• _The problem_: Only one span of the listing below is wanted: the lines from the one with "addPair('pocket_flap', flap.body, CLOTH);" through the one with "# is loaded", reproduced exactly, both ends kept.

• _Input_:

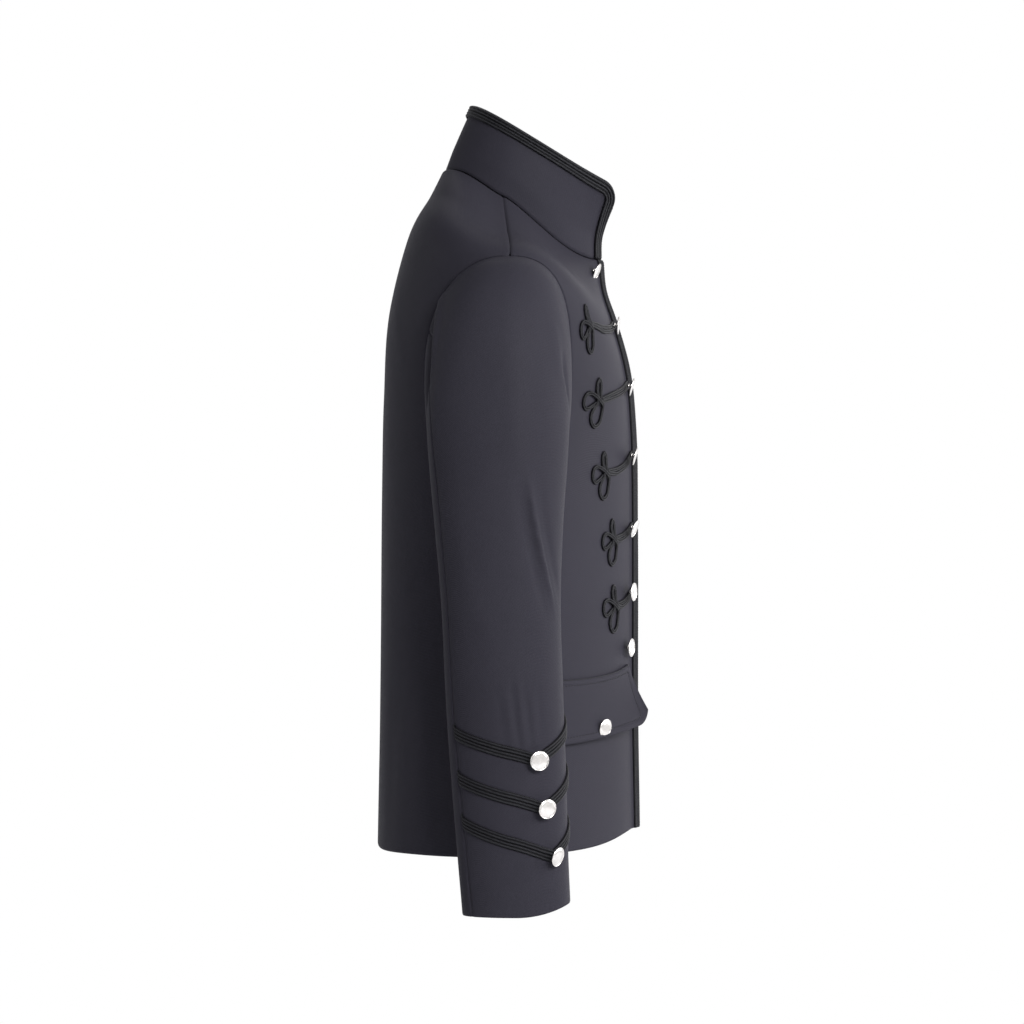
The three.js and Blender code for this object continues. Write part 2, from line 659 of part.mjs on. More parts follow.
// Height on a sleeve panel turned into a row, at a given column
function sleeveRowAt(panel, column, z) {
  return solve(0, panel.rows, (row) => panelPoint(panel, row, column, 0).z > z);
}

function columnOfTurn(panel, turn, z) {
  const at = SLEEVE_ROWS_AT[panel.rows] + (z - SLEEVE_RINGS[SLEEVE_RINGS.length - 1].outerZ) * -1;
  return solve(0, panel.columns, (column) => sleeveTurn(HIND_SEAM_TURN + column * ARMHOLE_STEP, at) < turn);
}

function makeCuffBraid(sleeve, braid) {
  const tip = columnOfTurn(sleeve, braid.pointTurn, braid.pointZ);
  const columns = [0.04];
  for (let column = 1; column < sleeve.columns; column += 1) {
    if (Math.abs(column - tip) > 0.06) columns.push(column);
  }
  columns.push(tip, sleeve.columns - 0.04);
  columns.sort((a, b) => a - b);
  const stations = columns.map((column) => {
    const share = column < tip ? (tip - column) / tip : (column - tip) / (sleeve.columns - tip);
    const rise = share * (column < tip ? braid.hindRise : braid.frontRise);
    return BRAID_SECTION.map((spot) => {
      const z = braid.pointZ + rise + (0.5 - spot.share) * (BRAID_WIDTH + 0.6);
      return panelPoint(sleeve, sleeveRowAt(sleeve, column, z), column, spot.lift);
    });
  });
  return { body: stripBody(stations), tip };
}

// Knot: eight cord ends round a small hub, three loops and the two lanes to the front edge
const CORD_SIDES = [
  { side: -1, lift: KNOT_GAP, width: CORD_WIDTH },
  { side: 1, lift: KNOT_GAP, width: CORD_WIDTH },
  { side: 1, lift: KNOT_GAP + CORD_HEIGHT, width: CORD_TOP_WIDTH },
  { side: -1, lift: KNOT_GAP + CORD_HEIGHT, width: CORD_TOP_WIDTH },
];

function loopPath(direction) {
  const shape = [
    { out: 0.47, across: 0.82 },
    { out: 0.7, across: 1 },
    { out: 0.91, across: 0.72 },
    { out: 1, across: 0 },
  ];
  const back = shape.slice(0, -1).reverse().map(({ out, across }) => ({ out, across: -across }));
  const turned = radians(direction);
  return [...shape, ...back].map(({ out, across }) => {
    const a = out * LOOP_LENGTH;
    const b = -across * LOOP_HALF_WIDTH;
    return new THREE.Vector2(
      a * Math.cos(turned) - b * Math.sin(turned),
      a * Math.sin(turned) + b * Math.cos(turned),
    );
  });
}

function pathStations(path, startDirection, endDirection) {
  return path.map((point, index) => {
    const before = path[index - 1];
    const after = path[index + 1];
    let heading;
    if (before && after) heading = new THREE.Vector2().subVectors(after, before);
    else heading = before ? endDirection.clone() : startDirection.clone();
    heading.normalize();
    return CORD_SIDES.map(({ side, lift, width }) => ({
      u: point.x - heading.y * side * width / 2,
      w: point.y + heading.x * side * width / 2,
      lift,
    }));
  });
}

// Hub corners, bottom ones first
function hubCorner(index) {
  const angle = radians(45 * index);
  return { u: HUB_RADIUS * Math.cos(angle), w: HUB_RADIUS * Math.sin(angle) };
}

function makeKnot(front, row, baseX) {
  const seen = findOnPanel(front, (p) => [p.y, p.z], [row.knotY, row.knotZ]);
  const centre = panelPoint(front, seen.row, seen.column, 0);
  const outward = panelPoint(front, seen.row, seen.column, 1).sub(centre);
  const upright = new THREE.Vector3(0, 0, 1).addScaledVector(outward, -outward.z).normalize();
  const sideways = new THREE.Vector3().crossVectors(outward, upright);
  if (sideways.y < 0) sideways.negate();
  const measure = (point) => {
    const offset = new THREE.Vector3().subVectors(point, centre);
    return [offset.dot(sideways), offset.dot(upright)];
  };
  const place = ({ u, w, lift }) => {
    const spot = findOnPanel(front, measure, [u, w]);
    return panelPoint(front, spot.row, spot.column, lift);
  };
  const baseSpot = findOnPanel(front, (p) => [-p.x, p.z], [baseX, row.buttonZ]);
  const [baseU, baseW] = measure(panelPoint(front, baseSpot.row, baseSpot.column, 0));
  const points = [];
  const faces = [];
  const add = (spot) => points.push(place(spot)) - 1;
  const low = [];
  const high = [];
  for (let index = 0; index < 8; index += 1) {
    low.push(add({ ...hubCorner(index), lift: KNOT_GAP }));
    high.push(add({ ...hubCorner(index), lift: KNOT_GAP + CORD_HEIGHT }));
  }
  const lowMiddle = add({ u: 0, w: 0, lift: KNOT_GAP });
  const highMiddle = add({ u: 0, w: 0, lift: KNOT_GAP + CORD_HEIGHT + HUB_CROWN });
  for (let index = 0; index < 8; index += 1) {
    const next = (index + 1) % 8;
    faces.push([lowMiddle, low[next], low[index]], [highMiddle, high[index], high[next]]);
  }
  // A cord leaves hub side "from" and, for a loop, comes back on hub side "to"
  const hubEnd = (side, isArriving) => {
    const next = (side + 1) % 8;
    const leaving = [low[side], low[next], high[next], high[side]];
    return isArriving ? [low[next], low[side], high[side], high[next]] : leaving;
  };
  const join = (a, b) => {
    for (let side = 0; side < 4; side += 1) {
      const next = (side + 1) % 4;
      faces.push([a[side], a[next], b[next]], [a[side], b[next], b[side]]);
    }
  };
  const sweep = (ring, stations) => stations.reduce((last, station) => {
    const now = station.map(add);
    join(last, now);
    return now;
  }, ring);
  for (const [direction, from] of [[0, 7], [90, 1], [270, 5]]) {
    const path = loopPath(direction);
    const away = path[1].clone().sub(path[0]);
    const home = path[path.length - 1].clone().sub(path[path.length - 2]);
    const last = sweep(hubEnd(from, false), pathStations(path, away, home));
    join(last, hubEnd((from + 1) % 8, true));
  }
  const lead = new THREE.Vector2(baseU, baseW);
  const heading = lead.clone().normalize();
  const aside = new THREE.Vector2(-heading.y, heading.x);
  for (const [from, offset] of [[3, -LANE_SPACING / 2], [4, LANE_SPACING / 2]]) {
    const path = [];
    for (let step = 1; step <= LANE_STEPS; step += 1) {
      const share = mix(0.2, 1, (step - 1) / (LANE_STEPS - 1));
      path.push(lead.clone().multiplyScalar(share).addScaledVector(aside, offset));
    }
    const last = sweep(hubEnd(from, false), pathStations(path, heading, heading));
    faces.push([last[0], last[1], last[2]], [last[0], last[2], last[3]]);
  }
  return closedBody(points, faces);
}

// Shank button: post, underside, raised rim and shallow face
const BUTTON_PROFILE = [
  { radius: 0, height: 0 },
  { radius: 2, height: 0 },
  { radius: 2, height: 2.8 },
  { radius: 10.1, height: 3.8 },
  { radius: 9.6, height: 5.4 },
  { radius: 8.3, height: 4.7 },
  { radius: 0, height: 5.2 },
];
const BUTTON_SEGMENTS = 10;

function makeButton(base, facing, lift) {
  const profile = BUTTON_PROFILE.map(({ radius, height }) => new THREE.Vector2(radius, height));
  const turned = new THREE.LatheGeometry(profile, BUTTON_SEGMENTS);
  const upright = new THREE.Quaternion().setFromUnitVectors(new THREE.Vector3(0, 1, 0), facing);
  turned.applyQuaternion(upright);
  const foot = base.clone().addScaledVector(facing, lift);
  turned.translate(foot.x, foot.y, foot.z);
  turned.deleteAttribute('uv');
  turned.deleteAttribute('normal');
  return turned;
}

const BRAID_TOP = LAID_GAP + BRAID_RIDGE_HEIGHT;

function makeFrontButton(front, row) {
  const spot = findOnPanel(front, (p) => [-p.x, p.z], [BUTTON_X, row.buttonZ]);
  const base = panelPoint(front, spot.row, spot.column, 0);
  const facing = new THREE.Vector3(
    -Math.sin(radians(row.yaw)) * Math.cos(radians(row.droop)),
    -Math.cos(radians(row.yaw)) * Math.cos(radians(row.droop)),
    -Math.sin(radians(row.droop)),
  );
  const carried = row.knotY ? KNOT_GAP + CORD_HEIGHT : 0;
  const slant = 2 * Math.sin(facing.angleTo(panelPoint(front, spot.row, spot.column, 1).sub(base)));
  return makeButton(base, facing, carried + SEAM_GAP + slant + 0.1);
}

// Pocket flap: laid on the front along its top edge, standing away towards its front corner
function makeFlap(front) {
  const length = FLAP_BACK_X - FLAP_FRONT_X;
  const stops = [0, 4, 9, FLAP_CORNER_RADIUS, 28, 44, 60, 76, 92];
  stops.push(...stops.slice(0, 4).map((distance) => length - distance).reverse());
  const rows = 4;
  const outline = (distance) => {
    const share = distance / length;
    const top = FLAP_TOP_Z + FLAP_TOP_RISE * (1 - share) ** 2.5;
    const bottom = FLAP_BOTTOM_Z + FLAP_BOTTOM_RISE * (1 - share) ** 1.5;
    const corner = roundedEnd(Math.min(distance, length - distance), FLAP_CORNER_RADIUS);
    return { top, bottom: bottom + corner, share };
  };
  const place = (row, column, lift) => {
    const { top, bottom, share } = outline(stops[column]);
    const down = row / rows;
    const spot = findOnPanel(front, (p) => [-p.x, p.z], [FLAP_FRONT_X + stops[column], mix(top, bottom, down)]);
    const flare = FLAP_CORNER_FLARE * down ** 1.4 * (1 - share) ** 2 + FLAP_BOTTOM_FLARE * down ** 1.4;
    return panelPoint(front, spot.row, spot.column, FLAP_GAP + flare + lift);
  };
  const grid = (lift) => {
    const lines = [];
    for (let row = 0; row <= rows; row += 1) lines.push(stops.map((_, column) => place(row, column, lift)));
    return lines;
  };
  const outside = grid(FLAP_THICKNESS);
  return { body: sheetBody(outside, grid(0)), panel: panelOfGrid(outside) };
}

function buildJacket() {
  const back = makeBack();
  const front = makeFront();
  const upper = makeSleeve(HIND_SEAM_TURN, FRONT_SEAM_TURN);
  const under = makeSleeve(FRONT_SEAM_TURN, HIND_SEAM_TURN + 360);
  const collar = makeCollar();
  addPart('back', clothBody(back, CLOTH_THICKNESS), CLOTH);
  addPair('front', clothBody(front, CLOTH_THICKNESS), CLOTH);
  addPair('sleeve_upper', clothBody(upper, CLOTH_THICKNESS), CLOTH);
  addPair('sleeve_under', clothBody(under, CLOTH_THICKNESS), CLOTH);
  addPart('collar', clothBody(collar, COLLAR_THICKNESS), CLOTH);
  addPair('braid_front', makeFrontBraid(front), BRAID);
  addPart('braid_collar', makeCollarBraid(collar), BRAID);
  for (const braid of CUFF_BRAIDS) {
    const { body, tip } = makeCuffBraid(upper, braid);
    addPair(`braid_cuff_${braid.name}`, body, BRAID);
    const row = sleeveRowAt(upper, tip, braid.pointZ);
    const base = panelPoint(upper, row, tip, 0);
    const facing = panelPoint(upper, row, tip, 1).sub(base);
    addPair(`button_cuff_${braid.name}`, makeButton(base, facing, BRAID_TOP + SEAM_GAP), SILVER);
  }
  for (const row of FRONT_ROWS) {
    if (row.knotY) addPair(`frog_${row.name}`, makeKnot(front, row, BRAID_WIDTH + 2.2), BRAID);
    addPair(`button_front_${row.name}`, makeFrontButton(front, row), SILVER);
  }
  const flap = makeFlap(front);
  addPair('pocket_flap', flap.body, CLOTH);
  const column = flap.panel.columns * FLAP_BUTTON_SHARE;
  const height = panelPoint(flap.panel, 0, column, 0).distanceTo(panelPoint(flap.panel, 4, column, 0));
  const row = 4 * (1 - FLAP_BUTTON_RISE / height);
  const base = panelPoint(flap.panel, row, column, 0);
  const facing = panelPoint(flap.panel, row, column, 1).sub(base);
  addPair('button_flap', makeButton(base, facing, SEAM_GAP), SILVER);
}

buildJacket();

export default group;
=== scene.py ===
# %% [markdown]
# # A military jacket, filled out as if worn
# The real jacket is sewn from a back, two fronts, two-piece sleeves and a stand collar, then trimmed
# with corded braid, knots and shank buttons. Here every cloth piece is a surface of two parameters,
# because a cut panel is just that: a sheet with one measure across and one down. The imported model
# is loaded first, so each piece can be set exactly where its plain solid stands.

# %% Load the frame
import math

import bmesh
import bpy
import numpy as np
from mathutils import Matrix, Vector


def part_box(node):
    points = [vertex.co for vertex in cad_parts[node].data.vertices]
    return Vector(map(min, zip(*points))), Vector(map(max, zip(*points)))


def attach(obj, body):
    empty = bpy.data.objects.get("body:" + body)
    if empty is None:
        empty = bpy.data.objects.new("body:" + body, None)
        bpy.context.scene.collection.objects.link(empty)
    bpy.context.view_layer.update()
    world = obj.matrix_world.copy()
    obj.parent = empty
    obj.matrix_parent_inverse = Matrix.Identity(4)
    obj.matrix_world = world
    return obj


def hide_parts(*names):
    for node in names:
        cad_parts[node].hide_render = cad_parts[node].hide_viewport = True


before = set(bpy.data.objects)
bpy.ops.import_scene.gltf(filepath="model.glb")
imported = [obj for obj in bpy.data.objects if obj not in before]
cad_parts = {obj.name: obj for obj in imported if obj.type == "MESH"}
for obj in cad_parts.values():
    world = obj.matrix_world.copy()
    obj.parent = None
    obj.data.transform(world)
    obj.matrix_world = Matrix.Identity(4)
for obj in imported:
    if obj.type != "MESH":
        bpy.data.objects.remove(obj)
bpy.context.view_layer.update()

# %% [markdown]
# ## The jacket's own sizes
# All sizes are millimetres and are turned into metres only when a mesh is made. A tailor grades a
# jacket from a table of girths and drops, so the body is a table too: one row for each ring, and a
# smooth curve through every column.

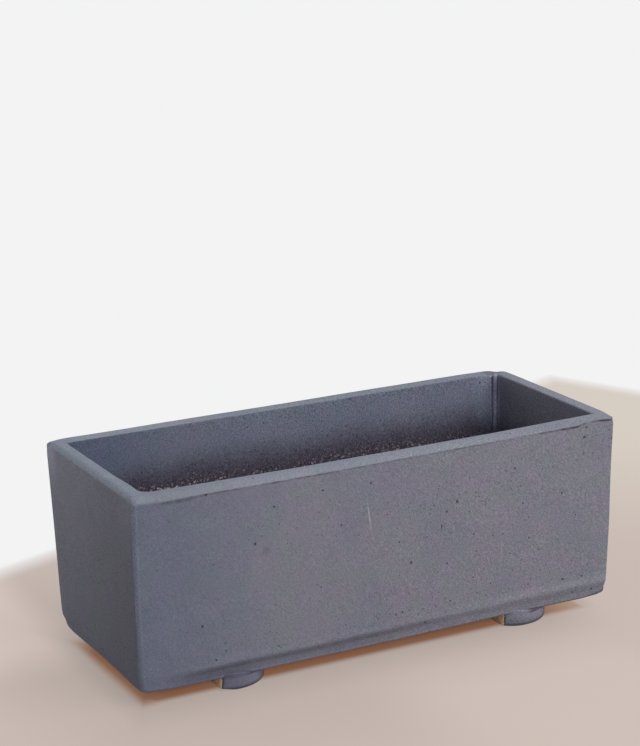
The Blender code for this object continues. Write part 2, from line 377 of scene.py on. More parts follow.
def crease_shade_share(points, above, strength):
    """Where shade is painted: under the lip, and over the slab's edge, most in the hollow's upper part."""
    x = points[..., 0]
    wide = 0.26 + 0.42 * bell(x, -99, 11) + 0.1 * smooth(x, 88, 96)
    under_lip = strength * (0.62 + 0.38 * smooth(x, 60, 100)) * bell(above, -0.15 - wide, wide)
    line = points * (1, 0, 0)
    z = points[..., 2] + 0.55 * plan_wobble(points, 22, 6)
    broken = 0.75 + 0.6 * wobble(line, 5, 18)
    share = smooth(x, -108, -86) * (1 - 0.62 * smooth(x, -10, 60))
    on_front = smooth(-points[..., 1], HALF_WIDTH - 5, HALF_WIDTH - 3)
    band = 0.3 * smooth(z, 6.8, 8.0) * fade(z, 11.4, 13.4)
    at_left = 0.16 * smooth(x, -112, -98) * fade(x, -78, -56) * fade(z, 8.5, 12.5)
    over_edge = share * (band + 0.26 * broken * bell(z, 10.8, 1.0)) + at_left
    return np.clip(under_lip + on_front * over_edge, 0, 1)


def rim_dip(points):
    """How far the rim sinks over the back right corner's coil and at its worn corners."""
    from_end = HALF_LENGTH - points[..., 0]
    from_back = BACK_Y - points[..., 1]
    near = bell((from_end - from_back - DIP_ASIDE) / math.sqrt(2), 0, DIP_WIDTH)
    near *= fade(from_end + from_back, 16, 26)
    dip = DIP_DEPTH * near * smooth(points[..., 2], RIM_Z - 4, RIM_Z - 1)
    for x, y, depth, reach in WORN_CORNERS:
        distance = np.hypot(points[..., 0] - x, points[..., 1] - y)
        dip += depth * bell(distance, 0, reach) * smooth(points[..., 2], RIM_Z - 6, RIM_Z - 1)
    return dip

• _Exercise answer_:
  addPair('pocket_flap', flap.body, CLOTH);
  const column = flap.panel.columns * FLAP_BUTTON_SHARE;
  const height = panelPoint(flap.panel, 0, column, 0).distanceTo(panelPoint(flap.panel, 4, column, 0));
  const row = 4 * (1 - FLAP_BUTTON_RISE / height);
  const base = panelPoint(flap.panel, row, column, 0);
  const facing = panelPoint(flap.panel, row, column, 1).sub(base);
  addPair('button_flap', makeButton(base, facing, SEAM_GAP), SILVER);
}

buildJacket();

export default group;
=== scene.py ===
# %% [markdown]
# # A military jacket, filled out as if worn
# The real jacket is sewn from a back, two fronts, two-piece sleeves and a stand collar, then trimmed
# with corded braid, knots and shank buttons. Here every cloth piece is a surface of two parameters,
# because a cut panel is just that: a sheet with one measure across and one down. The imported model
# is loaded first, so each piece can be set exactly where its plain solid stands.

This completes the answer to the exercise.